AIM OF THE EXERCISE:
Output the lines below exactly, please, from the first line until the line with "back panel up.", counting both.

· · · ·

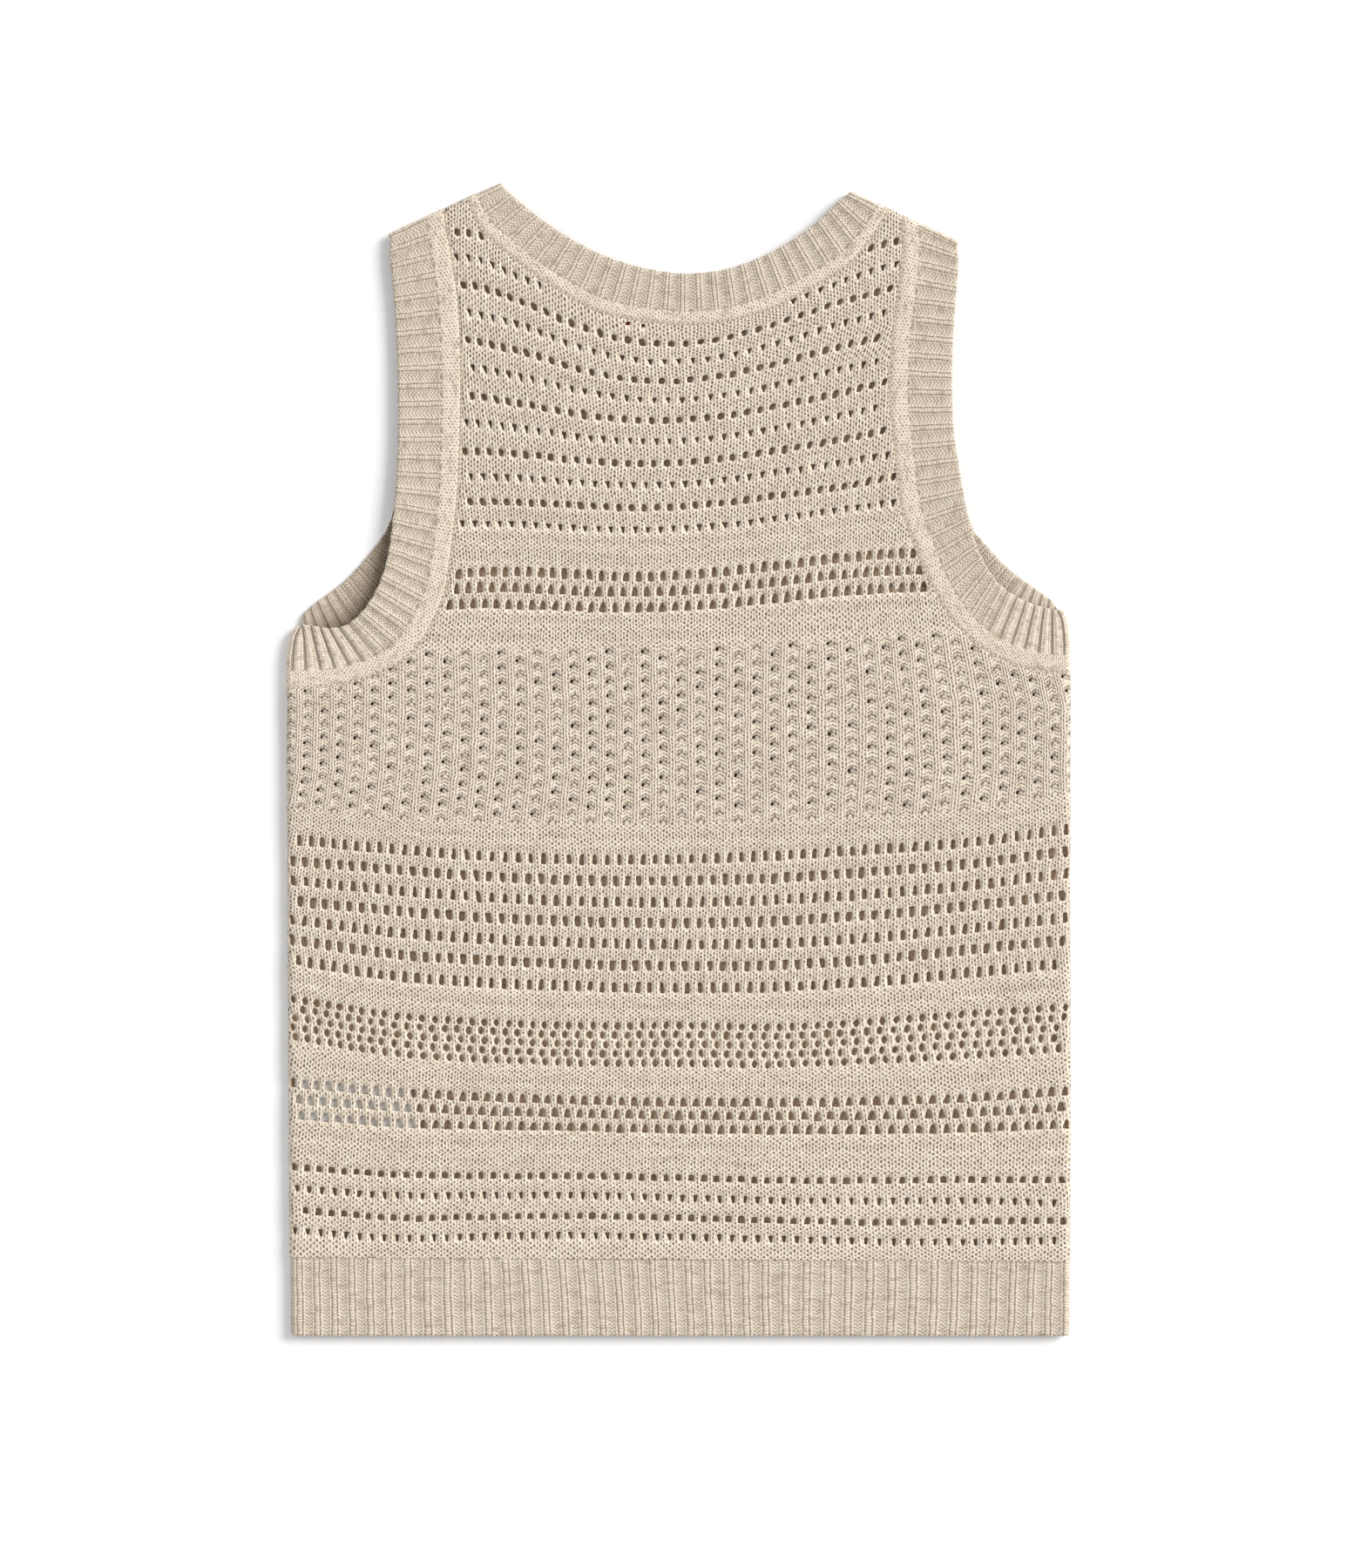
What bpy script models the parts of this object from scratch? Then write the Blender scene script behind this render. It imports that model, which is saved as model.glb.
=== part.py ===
"""Knit tank top laid flat, back panel up.

The garment lies on its front.  The cloth of each piece is a wall of even
thickness with a face towards the outside of the garment and a face towards the
wearer.  The under layer (front panel and the hidden halves of the bands) rests
on the floor at z = 0, the top layer lies above it, and the two layers turn into
each other round the side lines and the shoulder lines.

Frame: x to the right, y towards the shoulders, z up, origin under the middle of
the outline on the floor.  Tables and sizes are in millimetres; meshes in metres.
"""

from collections import namedtuple

import bmesh
import bpy
import numpy as np
from mathutils import Vector

MM = 0.001

# ---------------------------------------------------------------- named sizes
SEAM_GAP = 0.35          # between neighbouring pieces, at every seam
BAND_WALL = 2.6          # doubled-looking rib of the neckband and the armbands
PANEL_WALL = 2.2         # openwork of the body
HEM_WALL = 2.4           # rib of the hem
STACK = 6.4              # height of the two layers together
MID = STACK / 2          # the height at which the layers meet round an edge
HALF_GAP = 0.15          # half the gap between panels that meet at mid height
NECK_LABEL_WALL = 0.4
CARE_LABEL_WALL = 0.3

NECK_STEPS = 18          # sections along the neck, each layer
UNDERARM_STEPS = 8       # sections from the side line to the armhole's turn
ARMHOLE_STEPS = 16       # sections from there to the shoulder
BODY_STEPS = 9           # rows of the body below the armholes
WRAP_STEPS = 4           # steps of a quarter turn round an edge
FOLD_STEPS = 6           # steps of a half turn of a band

Section = namedtuple("Section", "edge_x edge_y seam_x seam_y lift")
SideRow = namedtuple("SideRow", "y left right")
Corner = namedtuple("Corner", "across edge_in")

# ------------------------------------------------------------------ the bands
# One row for each section across a band: where its free edge and its seam lie,
# and how far the free edge stands off the layer below.
#   edge_x  edge_y  seam_x  seam_y  lift
NECK_TOP = [Section(*row) for row in (
    (-102.2, 331.5, -121.2, 322.9, 0.0),     # left shoulder line
    (-93.7, 322.0, -114.2, 306.5, 0.0),
    (-81.2, 311.8, -101.2, 293.5, 0.0),
    (-60.7, 298.0, -75.7, 274.0, 0.0),
    (-39.2, 287.5, -49.7, 259.0, 0.0),
    (-16.2, 281.0, -21.2, 251.8, 0.0),
    (3.3, 278.5, 3.3, 249.8, 0.0),           # lowest point of the back neck
    (24.8, 280.5, 28.3, 251.8, 0.0),
    (45.8, 287.2, 54.8, 259.8, 0.0),
    (65.8, 298.0, 79.8, 273.0, 0.0),
    (82.3, 310.2, 99.8, 286.2, 0.0),
    (91.3, 319.5, 111.3, 300.5, 0.0),
    (98.8, 326.8, 120.8, 316.6, 0.0),        # right shoulder line
)]
NECK_UNDER_DROP = 1.2    # the hidden neckline lies this much lower

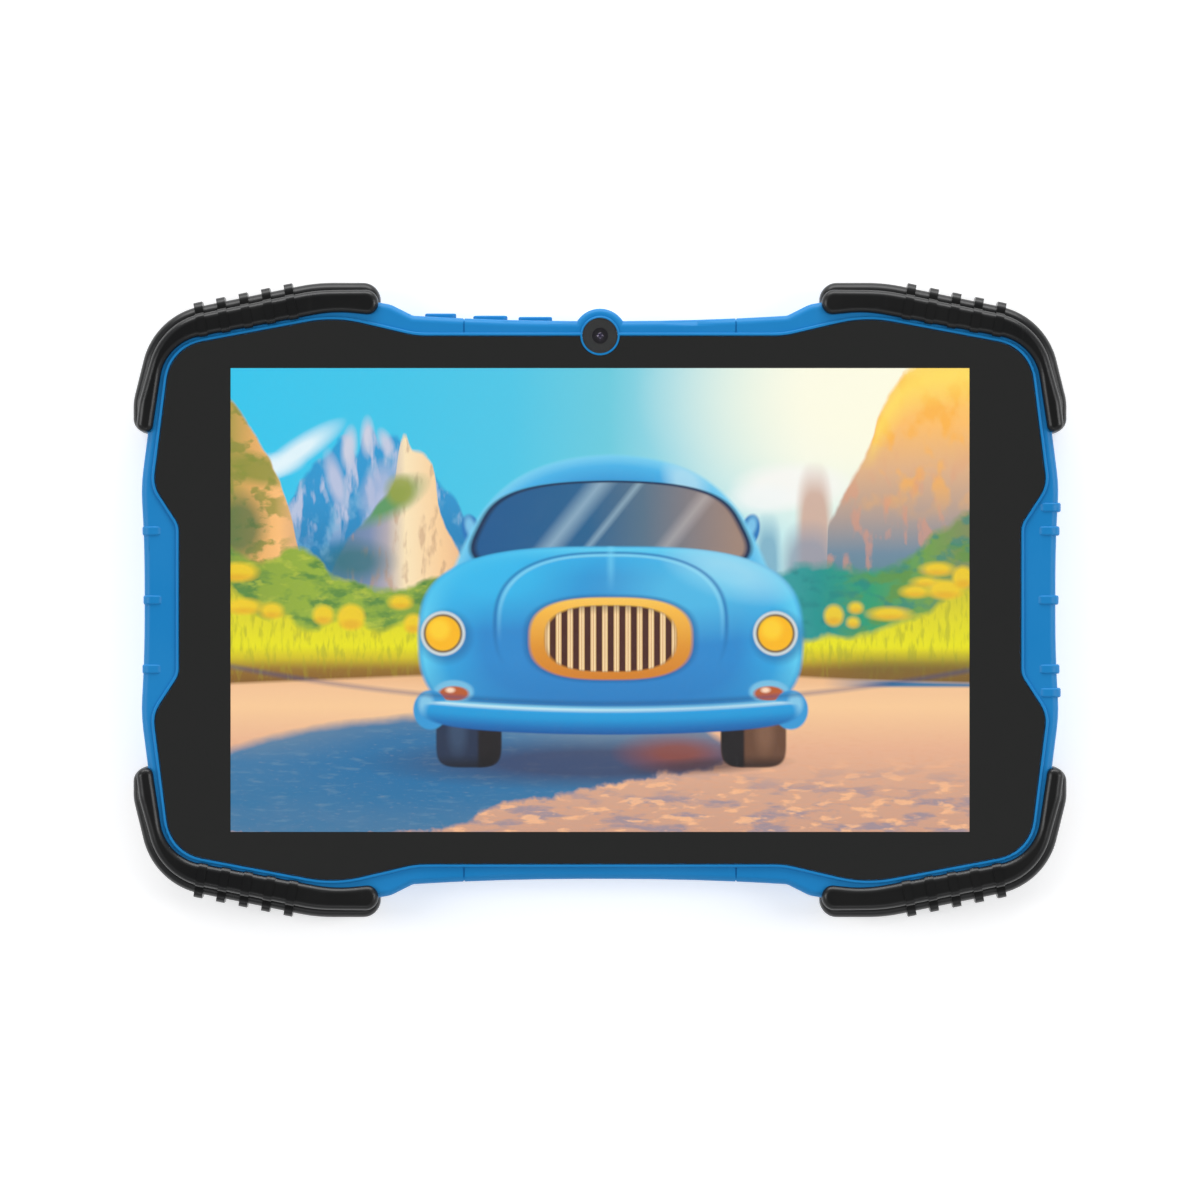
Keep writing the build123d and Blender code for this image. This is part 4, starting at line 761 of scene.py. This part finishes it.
bpy.ops.object.select_all(action="DESELECT")
bpy.ops.mesh.primitive_cylinder_add(vertices=128, radius=window_radius, depth=cover_depth,
                                    location=(window_middle.x, window_middle.y,
                                              window_high.z - cover_depth / 2))
camera_cover = bpy.context.object
camera_cover.name = "front_camera_cover"
bpy.ops.object.transform_apply(location=True, rotation=True, scale=True)
cover_bevel = camera_cover.modifiers.new("cover_bevel", "BEVEL")
cover_bevel.width = 0.06 * mm
cover_bevel.segments = 2
bpy.ops.object.modifier_apply(modifier=cover_bevel.name)
camera_cover.data.materials.append(clear_glass)
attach(camera_cover, "tablet")
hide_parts("camera_window")


def stepped_disc(name, radius, steps):
    """A disc under the cover whose top is inset in (share of the radius, share of the depth) steps."""
    bpy.ops.object.select_all(action="DESELECT")
    bpy.ops.mesh.primitive_cylinder_add(vertices=128, radius=radius, depth=stack_depth,
                                        location=(window_middle.x, window_middle.y,
                                                  stack_top - stack_depth / 2))
    disc = bpy.context.object
    disc.name = name
    bpy.ops.object.transform_apply(location=True, rotation=True, scale=True)
    bpy.ops.object.mode_set(mode="EDIT")
    bpy.ops.mesh.select_mode(type="FACE")
    bpy.ops.mesh.select_all(action="DESELECT")
    bpy.ops.object.mode_set(mode="OBJECT")
    for face in disc.data.polygons:
        face.select = face.normal.z > 0.5
    bpy.ops.object.mode_set(mode="EDIT")
    share_before, sink_before = 1.0, 0.0
    for share, sink in steps:
        bpy.ops.mesh.inset(thickness=radius * (share_before - share),
                           depth=-stack_depth * (sink - sink_before))
        share_before, sink_before = share, sink
    bpy.ops.object.mode_set(mode="OBJECT")
    return disc


mask_hole = (lens_radius + 0.05 * mm) / (window_radius - 0.05 * mm)
# The mask is the border ink, whose faint painted glow lifts it to a very dark grey.
camera_mask = stepped_disc("front_camera_mask", window_radius - 0.05 * mm,
                           ((mask_hole + 0.01, 0.0), (mask_hole, 0.3), (mask_hole - 0.001, 0.96)))
camera_mask.data.materials.append(black_ink_painted_glow)
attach(camera_mask, "tablet")
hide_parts("front_camera_lens")

dome_share, dome_turn = 0.42, math.radians(40)
dome_radius = dome_share / math.sin(dome_turn)
lens_steps = [(0.92, 0.0), (0.88, 0.3), (0.7, 0.3), (0.62, 0.8), (dome_share, 0.8)]
for step in range(1, 10):
    turn = dome_turn * (1 - step / 10)
    dome_rise = dome_radius * (math.cos(turn) - math.cos(dome_turn)) * lens_radius / stack_depth
    lens_steps.append((dome_radius * math.sin(turn), 0.8 - dome_rise))
front_lens = stepped_disc("front_lens_stack", lens_radius, lens_steps)
for face in front_lens.data.polygons:
    from_axis = Vector((face.center.x - window_middle.x, face.center.y - window_middle.y)).length
    face.use_smooth = from_axis < lens_radius * dome_share

coated_lens, lens_tree, lens_shader = material_of("coated_lens")
lens_place = lens_tree.nodes.new("ShaderNodeTexCoord")
lens_flat = lens_tree.nodes.new("ShaderNodeVectorMath")
lens_flat.operation = "MULTIPLY_ADD"
lens_flat.inputs[1].default_value = (1.0, 1.0, 0.0)
lens_flat.inputs[2].default_value = (-window_middle.x, -window_middle.y, 0.0)
lens_tree.links.new(lens_place.outputs["Object"], lens_flat.inputs[0])
from_middle = lens_tree.nodes.new("ShaderNodeVectorMath")
from_middle.operation = "LENGTH"
lens_tree.links.new(lens_flat.outputs["Vector"], from_middle.inputs[0])
lens_share = sums(lens_tree, "DIVIDE", from_middle.outputs["Value"], lens_radius, clamp=True)
lens_ring = lens_tree.nodes.new("ShaderNodeValToRGB")
lens_tree.links.new(lens_share, lens_ring.inputs["Fac"])
# Painted purple glint: the base colour is lighter and purple at the lens's middle and fades to near black
# towards its rim.
painted_glint_stops = ((0.0, (0.05, 0.03, 0.1, 1)), (0.2, (0.02, 0.015, 0.06, 1)), (0.42, (0.002, 0.002, 0.006, 1)),
              (0.62, (0.002, 0.003, 0.004, 1)), (0.9, (0.004, 0.004, 0.005, 1)))
while len(lens_ring.color_ramp.elements) < len(painted_glint_stops):
    lens_ring.color_ramp.elements.new(0.5)
for element, (share, colour) in zip(lens_ring.color_ramp.elements, painted_glint_stops):
    element.position = share
    element.color = colour
lens_dust = noise_at(lens_tree, 2600.0, 2.0)
lens_tree.links.new(blend_colours(lens_tree, sums(lens_tree, "MULTIPLY", lens_dust, 0.1),
                                  lens_ring.outputs["Color"], (0.012, 0.012, 0.014, 1)),
                    lens_shader.inputs["Base Color"])
lens_shader.inputs["Roughness"].default_value = 0.06
lens_shader.inputs["Specular IOR Level"].default_value = 1.0
lens_shader.inputs["Specular Tint"].default_value = (0.85, 0.75, 1.0, 1)
front_lens.data.materials.append(coated_lens)
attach(front_lens, "tablet")

# ---------------------------------------------------------------------------------------------
# Parts inside the shells: metal cans, screws and foil, amber films, boards, leads and cones.
# Drawn grain on metal, fine mould grain on the rest.
# ---------------------------------------------------------------------------------------------


def metal(name, colour, dull_colour, roughness, grain_stretch, grain=1200.0):
    """Bare or plated metal with a drawn grain."""
    material, tree, shader = material_of(name)
    drawn = noise_at(tree, grain, 3.0, stretch=grain_stretch)
    tree.links.new(blend_colours(tree, drawn, (*colour, 1), (*dull_colour, 1)), shader.inputs["Base Color"])
    tree.links.new(sums(tree, "MULTIPLY_ADD", drawn, 0.2, roughness - 0.1), shader.inputs["Roughness"])
    shader.inputs["Metallic"].default_value = 1.0
    bumped(tree, shader, drawn, 0.01 * mm)
    return material


plated_steel = metal("nickel_plated_steel", (0.55, 0.54, 0.52), (0.38, 0.37, 0.36), 0.3, (1, 0.1, 1))
dress(plated_steel, "usb_socket", "shield_can", "mid_plate", "backlight_unit")
dress(metal("black_screw_steel", (0.09, 0.09, 0.095), (0.05, 0.05, 0.052), 0.38, (1, 1, 1)),
      "case_screws", "plate_screws", "board_screws")
dress(metal("turned_brass", (0.62, 0.45, 0.2), (0.45, 0.31, 0.13), 0.32, (1, 1, 0.1)), "board_studs")
dress(metal("tin_switch", (0.5, 0.5, 0.5), (0.35, 0.35, 0.36), 0.35, (1, 1, 1)), "button_switches",
      "microphone")
dress(metal("anodised_trim", (0.07, 0.075, 0.085), (0.045, 0.05, 0.055), 0.28, (1, 1, 0.1)),
      "rear_camera_ring")
dress(metal("pouch_foil", (0.52, 0.53, 0.55), (0.4, 0.41, 0.43), 0.34, (0.4, 1, 1), 320.0),
      "battery_cell_left", "battery_cell_right")

amber_film = moulded("amber_film", (0.5, 0.19, 0.03), (0.42, 0.15, 0.025), 0.3, 0.45, 1800.0, 0.01 * mm)
dress(amber_film, "display_flex", "touch_flex", "button_flex", "antenna")
green_board = moulded("green_solder_mask", (0.01, 0.12, 0.04), (0.02, 0.17, 0.06), 0.35, 0.45, 900.0,
                      0.02 * mm)
dress(green_board, "main_board", "button_board", "protection_board")
lead_sleeve = moulded("lead_sleeve", (0.3, 0.02, 0.015), (0.25, 0.02, 0.015), 0.45, 0.55, 2400.0, 0.01 * mm)
dress(lead_sleeve, "battery_leads", "speaker_leads", "antenna_cable")
cone_paper = moulded("cone_paper", (0.05, 0.048, 0.045), (0.08, 0.077, 0.072), 0.8, 0.9, 2500.0, 0.04 * mm)
dress(cone_paper, "speaker_cones")
mesh_cloth = moulded("dust_mesh", (0.012, 0.012, 0.012), (0.03, 0.03, 0.03), 0.8, 0.9, 3000.0, 0.05 * mm)
dress(mesh_cloth, "speaker_mesh")
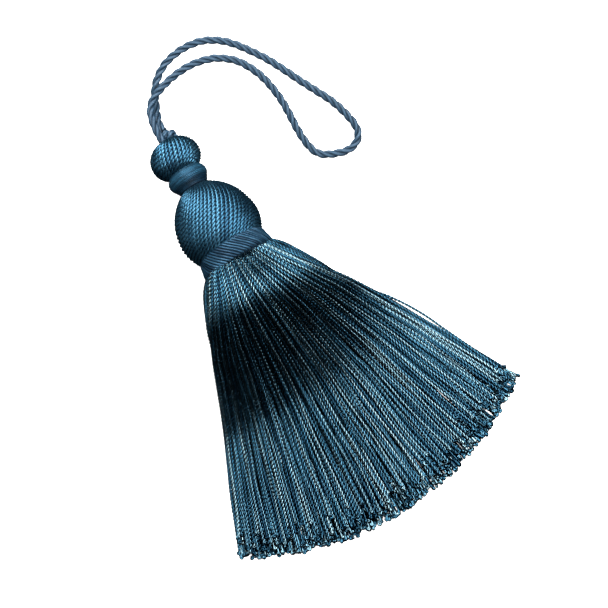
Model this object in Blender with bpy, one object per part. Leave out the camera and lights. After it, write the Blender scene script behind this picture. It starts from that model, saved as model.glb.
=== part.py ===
"""A key tassel lying on a table: a cord loop, a knot, two wound balls with a wrapped neck between them,
a satin collar and a skirt of fine cords that fans out and rests on the surface.

The origin is under the middle of the body without its loop, on the surface. The head points to +Y and
the skirt to -Y. Sizes are in millimetres and each mesh is scaled to metres as it is made.
"""
import math
import random

import bmesh
import bpy
from mathutils import Matrix, Vector

MM = 0.001

# Driving dimensions
LARGE_BALL_RADIUS = 13.86
SMALL_BALL_RADIUS = 8.3
LARGE_BALL_FLAT = 0.5
SMALL_BALL_FLAT = 0.42
LARGE_BALL_CENTRE = Vector((-0.9, 34.95, LARGE_BALL_RADIUS - LARGE_BALL_FLAT))
SMALL_BALL_CENTRE = Vector((-0.4, 60.15, SMALL_BALL_RADIUS - SMALL_BALL_FLAT))

# The tassel's own axis runs from the small ball to the large one and on into the skirt. Both balls
# rest on the surface, so it climbs towards the skirt.
AXIS = (LARGE_BALL_CENTRE - SMALL_BALL_CENTRE).normalized()
ACROSS = Vector((0.0, 0.0, 1.0)).cross(AXIS).normalized()
RISE = AXIS.cross(ACROSS)


def linear(red, green, blue):
    """A colour given as 0 to 255 screen values, as the linear values that a material takes."""
    channels = [channel / 255.0 for channel in (red, green, blue)]
    return [c / 12.92 if c <= 0.04045 else ((c + 0.055) / 1.055) ** 2.4 for c in channels] + [1.0]


def material(name, colour, roughness):
    made = bpy.data.materials.new(name)
    made.use_nodes = True
    shader = made.node_tree.nodes["Principled BSDF"]
    shader.inputs["Base Color"].default_value = linear(*colour)
    shader.inputs["Roughness"].default_value = roughness
    shader.inputs["Metallic"].default_value = 0.0
    return made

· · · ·

EXERCISE ANSWER:
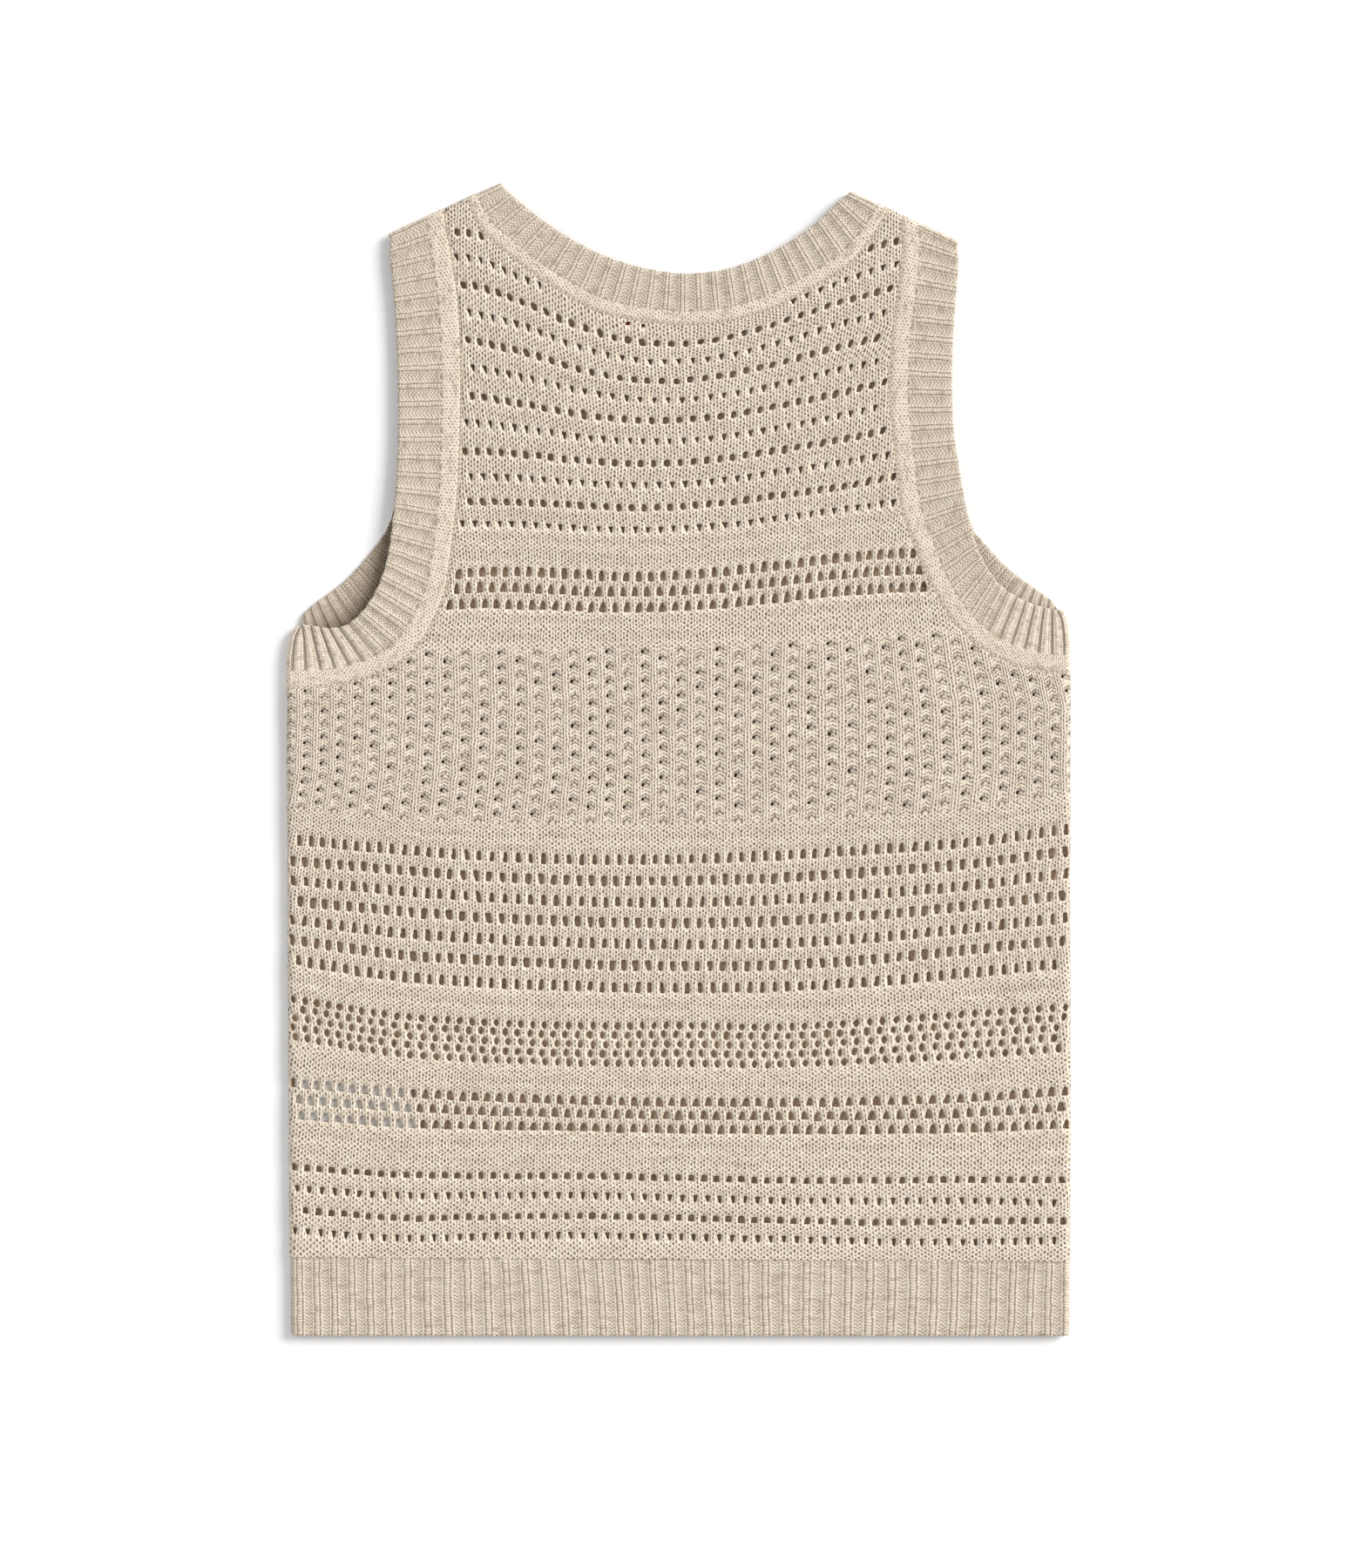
What bpy script models the parts of this object from scratch? Then write the Blender scene script behind this render. It imports that model, which is saved as model.glb.
=== part.py ===
"""Knit tank top laid flat, back panel up.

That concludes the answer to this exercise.